For us, Storm Ciarán was actually just one among a few we experienced during Summer 2023: freakish hailstorms in Southern France, wildfire smoke in Athens, high winds in Northern Italy. It’s important to speak the truth about these events: they are increasing in frequency and severity because of climate change. This short letter to The Guardian by John Uden provides one such rhetorical strategy:
Instead of naming storms after “those who work to keep people safe in times of severe weather”, thereby making these severe disruptions sound innocuous, it would be more appropriate to use the names of fossil fuel companies and the manufacturers of SUVs. Cutting through the marketing devices that keep greenwashing potent is a crucial step on the long road to the necessary reforms.
Making direct links between the polluters and the impact they cause is an urgent next step – as in “tomorrow’s terrible weather is Storm Esso, Storm Shell, Storm Range Rover” and so on.
What do you think about naming superstorms after big polluters? Is it a useful rhetorical strategy with the capacity to create change, or a low priority on the climate solutions to-do list? Would love to hear some debate in the comments.
OK, I’m done with the ‘climate’ part of this piece. Back to the travel!

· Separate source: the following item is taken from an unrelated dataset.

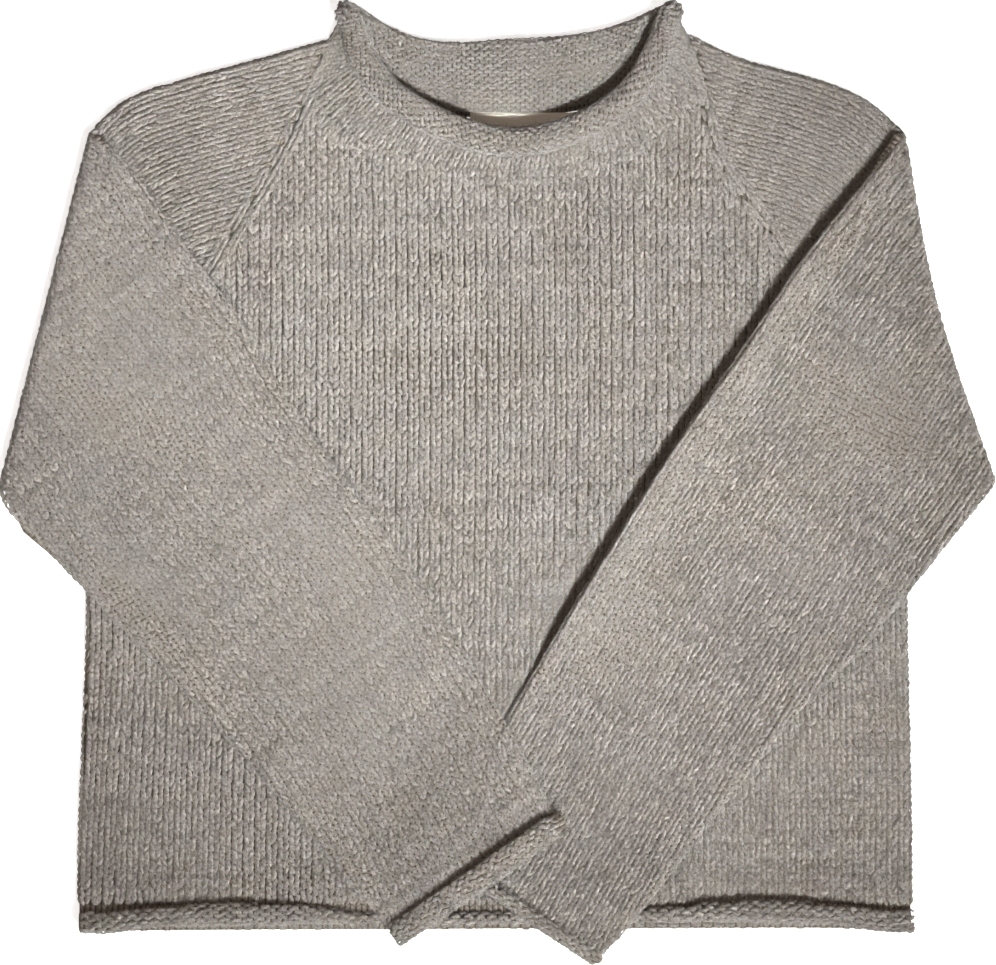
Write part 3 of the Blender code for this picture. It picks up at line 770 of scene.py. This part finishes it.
def grains(region, columns, rows, tones, leg, gauge, looseness):
    """Vertices and tones of one grain of yarn for each stitch. The yarn bends with the region."""
    count = len(columns)
    size = 1 + looseness * random.normal(0, 0.08, count)
    columns = columns + looseness * random.normal(0, 0.035, count)
    rows = rows + looseness * random.normal(0, 0.055, count)
    lift = looseness * random.normal(0, 0.12, count)
    middles, normals, widths = [], [], []
    for across, along, _, _ in leg:
        column, row = columns + across, rows + along
        middle = region(column, row)[0]
        right = (region(column + STEP, row)[0] - middle) / STEP
        up = region(column, row + STEP)[0] - middle
        middles.append(middle)
        normals.append(unit(np.cross(right, up)))
        widths.append(np.linalg.norm(right, axis=1))
    middle, normal = np.stack(middles, 1), np.stack(normals, 1)
    normal *= np.sign(np.median(normal[..., 2]))
    scale = np.clip(np.stack(widths, 1) / gauge[0], 0.8, 1.15) * gauge[0] / COLUMN_NORM
    expected = np.linalg.norm((leg[-1, :2] - leg[0, :2]) * gauge)
    stretch = np.linalg.norm(middle[:, -1] - middle[:, 0], axis=1) / expected
    middle = middle + (leg[:, 2] * scale + lift[:, None])[..., None] * normal
    tangent = unit(np.gradient(middle, axis=1))
    sideways = unit(np.cross(normal, tangent))
    upward = np.cross(tangent, sideways)
    radius = leg[:, 3] * scale * size[:, None]
    ring = (np.sin(SECTION)[:, None] * sideways[:, :, None]
            + np.cos(SECTION)[:, None] * upward[:, :, None])
    places = middle[:, :, None] + ring * radius[..., None, None]
    places[..., 2] = np.maximum(places[..., 2], FLOOR_LEVEL)
    good = (stretch > MIN_STRETCH) & (stretch < MAX_STRETCH)
    return places[good], (tones + random.normal(0, 0.45, count))[good]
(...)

Woah, we’re going to Ibiza
Upon leaving Sardinia, the goal was to make a straight six-day sail to Gibraltar, do a quick provisioning at a Spanish supermarket, and bid farewell to the Mediterranean. At this point, Storm Ciarán had already cost us a week of travel time, and the captains were eager to make it to the Caribbean before December 25th so they could work the all-important week between Christmas and New Year’s.

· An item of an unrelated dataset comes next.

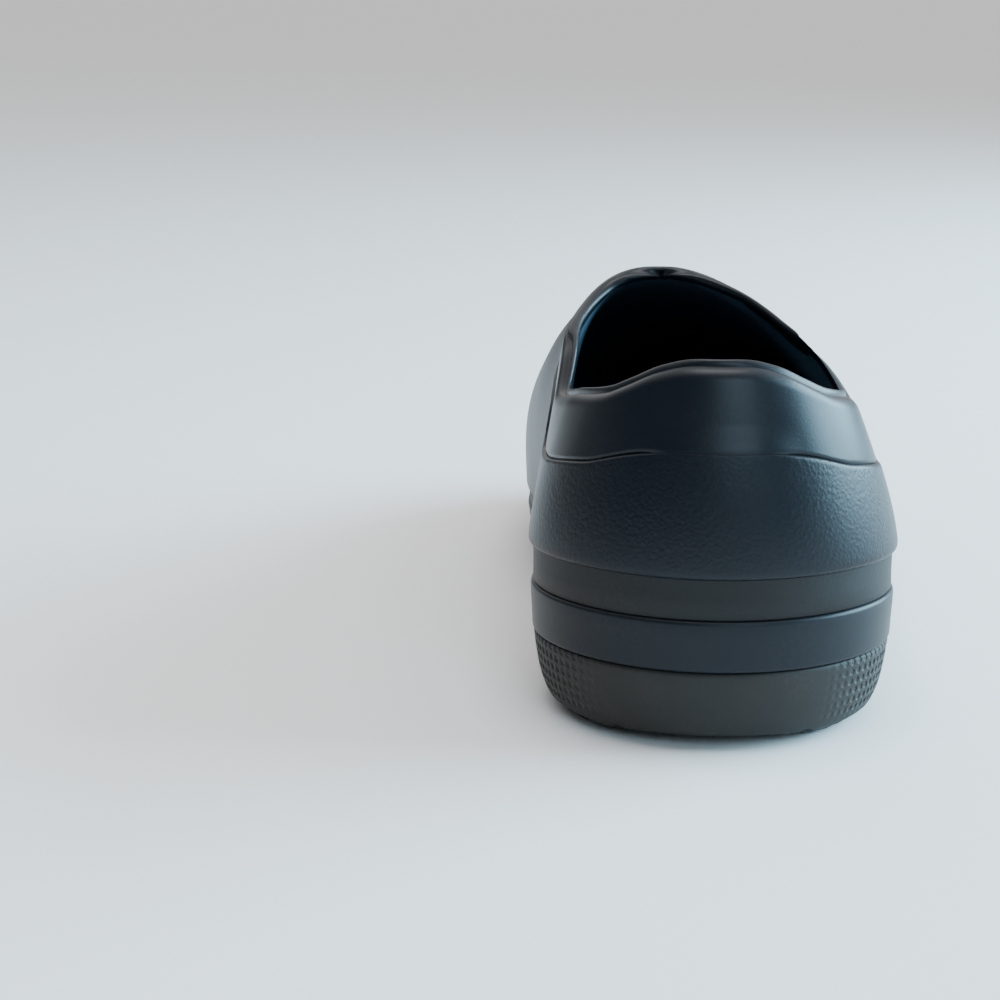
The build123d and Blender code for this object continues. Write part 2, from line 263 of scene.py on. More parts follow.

Do you remember the first lesson of sailing? Nothing goes according to plan. We made it less than 24 hours before the wind speed increased, and we found ourselves battling yet another nasty headwind. Since everyone on the crew was pretty tired from our not-so-restful rest week in Sardinia, the captains made a call: we’re going to Ibiza!
Ibiza was NOT a place I’d pictured us traveling on our low-carbon, green world tour. It’s more famous for megayachts and clubbing than sustainability. But it ended up being a really incredible stop because in mid-November, the party scene is officially done for the season. We ended up getting to see Ibiza like no one else does: empty of tourists.

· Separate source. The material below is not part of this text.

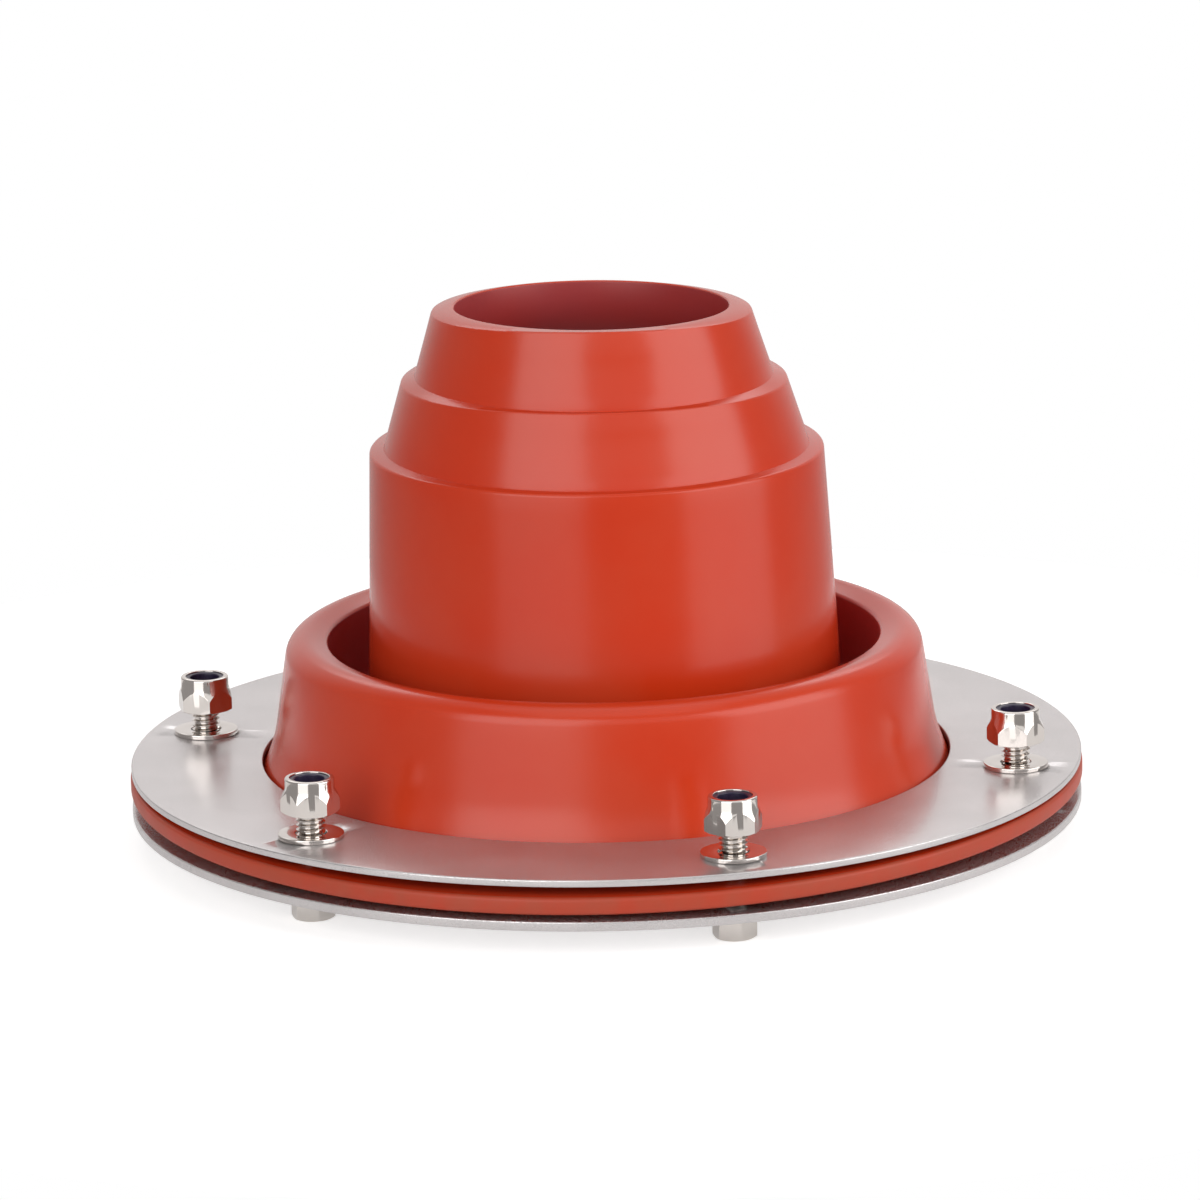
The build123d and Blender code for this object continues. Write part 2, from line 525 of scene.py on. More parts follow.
@dataclass(frozen=True)
class DyedNylon:
    """Nylon 66 dyed dark violet-blue, moulded and pressed into the nut.

    It gives the eye a nearly black ring with a low soft shine and faint marks from the press.
    """

    name: str = "nylon_dyed_violet"
    colour: str = "#1c1430"
    worn_colour: str = "#2a1f3d"
    roughness: float = 0.38
    mark_size: float = 0.5
    mark_octaves: float = 2.0
    mark_band: Span = (0.4, 0.7)
    mark_depth: float = 0.01
    ior: float = 1.53

    def material(self) -> bpy.types.Material:
        """Build the material.

        Returns:
            The new material.
        """
        made, tree, position = blank_material(self.name)
        marks = node(
            tree,
            "ShaderNodeTexNoise",
            Vector=position,
            Scale=per_millimetre(self.mark_size),
            Detail=self.mark_octaves,
        )
        ramp = node(tree, "ShaderNodeValToRGB", Fac=marks)
        first, last = ramp.color_ramp.elements
        first.position, last.position = self.mark_band
        first.color, last.color = linear(self.colour), linear(self.worn_colour)
        depth = self.mark_depth * MILLIMETRE
        shader = node(
            tree,
            "ShaderNodeBsdfPrincipled",
            Base_Color=ramp,
            Roughness=self.roughness,
            IOR=self.ior,
            Normal=node(tree, "ShaderNodeBump", Height=marks, Strength=1.0, Distance=depth),
        )
        node(tree, "ShaderNodeOutputMaterial", Surface=shader)
        return made


def dressed(
    piece: Object, materials: Iterable[bpy.types.Material], node_name: str
) -> Object:
    """Give a piece its materials, hide the CAD node that it stands for and attach it to its body.

    Args:
        piece: the finished mesh.
        materials: its materials in order.
        node_name: the CAD node that it stands for.

    Returns:
        The same piece.
    """
    piece.data.materials.clear()
    for material in materials:
        piece.data.materials.append(material)
    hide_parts(node_name)
    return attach(piece, "root")


# The stove jack


@dataclass(frozen=True)
class Layout:
    """Levels and radii that the pieces share, as the CAD part has them."""

    lower_ring_bottom: float = 6.2
    lower_ring_top: float = 8.2
    flange_bottom: float = 10.0
    flange_top: float = 13.6
    upper_ring_bottom: float = 15.3
    upper_ring_top: float = 16.8
    washer_top: float = 17.8
    nut_bottom: float = 22.1
    ring_bore: float = 72.34
    ring_radius: float = 99.94
    bolt_line: float = 87.54
    bolt_count: int = 6
    hole_radius: float = 3.3
    hole_columns: int = 40

    def stations(self, turns: Sequence[float] = (0.0,), level: float = 0.0) -> list[Matrix]:
        """Place a piece at each bolt.

        Args:
            turns: by how many degrees each is turned on its own axis, repeated as needed.
            level: the height of the piece's origin.

        Returns:
            One place for each bolt, in millimetres.
        """
        return [
            Matrix.Rotation(math.tau * index / self.bolt_count, 4, "Z")
            @ Matrix.Translation((self.bolt_line, 0, level))
            @ Matrix.Rotation(math.radians(turns[index % len(turns)]), 4, "Z")
            for index in range(self.bolt_count)
        ]

    def drill(self, piece: Object, bottom: float, top: float) -> None:
        """Cut the bolt holes out of a piece.

        Args:
            piece: the ring or boot to drill.
            bottom: the level where the drill starts.
            top: the level where it ends.
        """
        radius = self.hole_radius
        outline = ((0.0, bottom), (radius, bottom), (radius, top), (0.0, top))
        bit = lathe("drill_bit", outline, self.hole_columns, closed=False)
        combined(piece, repeated("drill", bit, self.stations()), "DIFFERENCE")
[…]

Devoid of the glamor and hubbub, Ibiza was actually quite beautiful. The whitewashed walls of the city shined at night, and we felt like we had the place all to ourselves. The only thing that gave me pause was thinking about how much energy and space was going to waste on the island without the tourism industry. Food for thought: what if the empty AirBnbs and hotel rooms covering the island could be put to good use — for hosting refugees, or students — during the low season?
Fighting the fog
The departure from Ibiza was idyllic. With the headwinds finally gone, calm seas ahead promised a few long, lazy days of sailing. We’d be close to the Spanish coastline for most of the sail plan, so maybe we would even have cell phone reception! I took out a deck of cards, downloaded a few books, and made plans for a few days of well-deserved chilling.
There was just one problem: when the wind stopped blowing, the fog rolled in.
Despite the crazy wind conditions and seasickness we’d already endured, I think the fog was by far the scariest part of the sailing trip. Out of nowhere, the deep, bright blues of sea and sky gave way to a thick grey monochrome. The coastline and other boats disappeared entirely from view, and we had to be extra-vigilant as we sailed, as risk of collision increased exponentially in the poor visibility.
But the hardest part was definitely night watch in the fog. When I went up at 10 p.m. for my post, I could barely see two feet in front of me as I climbed carefully to the captain’s chair on the catamaran. I settled into my watch, vigilant as ever, when suddenly, I heard splashing noises around me.
It was dolphins! While we’d been lucky enough to sail with dolphins several times already, this was the first time they came with such quantity — and they stayed for the duration of my three hour watch. These playful animals were drawn to the dim light of the boat in the darkness, and kept me and Oli (who was watching from the monohull) company all through the night.
Farewell to Europe
The arrival in Gibraltar was equal parts emotional and harrowing. For Polo in particular, the sight of the famous Rock of Gibraltar was extra-meaningful. Although at this point we’d been on the road (and water!) for more than six months, we were never far from France-based family and friends. Our stop in Gibraltar — the final one in continental Europe for a few years — represented a big shift. We were officially leaving the comforts of home behind and setting out into the true unknown.
In Gibraltar, we toasted a farewell to Europe with a sunset beer, and promptly fell asleep. We spent a few days ashore, where Captain Maria introduced us to one of her favorite local tapas restaurants in La Linea (the Spanish town just outside of Gibraltar). While we’d sampled tapas a few times before, it was a different experience entirely to dine with a Spaniard. Let’s just say Americanized classics like patatas bravas and tortilla were not on the menu.
At tapas, we also met a crew of French sailors, led by Filou and Laure (you may remember them from this earlier post) who were also doing the transatlantic crossing and leaving from Gibraltar shortly. We made arrangements to add their sailboat to the flotilla for the Gibraltar - Canary Islands leg, and just like that, our two boats became three! There was safety in numbers; crossing the Strait of Gibraltar required passing through dreaded orca territory.
We left from Gibraltar early the next morning on high alert. Aboard the catamaran, all four of us perched on the roof, each watching one side of the boat for any potential orcas nearby. At one point, I saw and screamed (accidentally): DOLPHINS!
That gave everyone quite a fright. But after a few hours more of sailing, we were officially out of the danger zone, and in the Atlantic Ocean! We watched the coast of Morocco pass by and we turned southward. It would be a week of sailing until we touched land again. Next stop, the Canary Islands!
I love the idea of naming big weather events after big polluters!